Coach Brad Stevens also struggled to put a consistently effective group on the floor, juggling lineups from game to game in a frustrating effort to get 48 minutes of solid play from his charges. That began to change when Stevens moved Hayward into a sixth man role, using the player he coached in college as an offensive spark off the bench. In New Orleans on the Monday after Thanksgiving the Celtics stormed to an early 10-2 lead over the Pelicans, and never looked back, rolling up a 124-107 victory. Four nights later Boston trampled Cleveland 128-95 to the delight of a packed TD Garden, with seven players scoring in double digits.

Since then the Celtics have added a 9-point road win against Minnesota and a 28-point home dismantling of New York, avenging an ugly loss to the Knicks that happened on the parquet just two weeks earlier, before traveling to Chicago for the historic win over the Bulls. The winning streak, currently the longest in the league, has nudged Boston up the Eastern Conference standings. While the Celtics are still five games adrift of the Raptors, with the 76ers, surprising Bucks, and the Pacers in the way, Boston finally has some momentum in what has been an unpredictable early season throughout the NBA.

Toronto and Philadelphia were expected to battle with Boston for supremacy in the East, but Milwaukee has clearly improved over the team that snuck into the playoffs with the seventh seed last spring. Giannis Antetokounmpo is proving to be not just the “Greek Freak,” but a legitimate MVP candidate. Much farther down the standings, the Washington Wizards are trying to save a season that appears in greater jeopardy than Boston’s ever did. With John Wall trying to play through an injury, Bradley Beal has been carrying Washington, but every time the Wizards put together a couple of games where they look like the team that showed so much promise last year, they follow it with a clunker like Saturday’s 15-point loss to Cleveland.

The Western Conference has its own set of surprises. Golden State is on top, but the Warriors have looked anything but invincible amid public sniping between Kevin Durant and Draymond Green. Last year’s number one playoff seed Houston has collapsed to a sub-.500 record and a spot near the bottom of the division, while the Los Angeles Clippers, perpetually the “other” team playing at the Staples Center behind the glitz and glamour of the Lakers, are just a single game out of first place.
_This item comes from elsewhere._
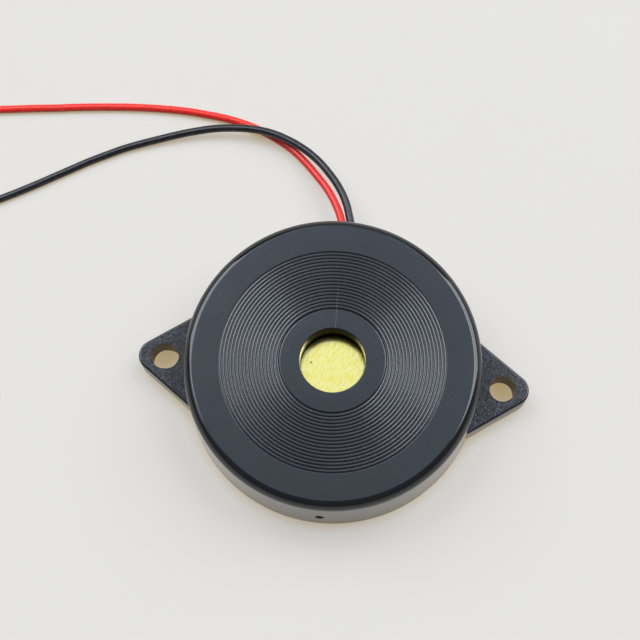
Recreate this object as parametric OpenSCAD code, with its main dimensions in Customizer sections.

Roughly seventy percent of the NBA’s schedule remains to be played, so there’s plenty of time for early surprises, both positive and negative, to give way to predictability. Still in Boston at least, the last two weeks have had a calming effect on a fan base that was expressing its collective anxiety loudly enough to cause guard Terry Rozier to suggest “everybody can shut up, because everybody can be very annoying.” It’s true that the C’s winning streak hasn’t come against the toughest of foes. Only two of their recent opponents are .500 teams. But wins are wins, and five in a row has fans in New England breathing again, and even daring to dream.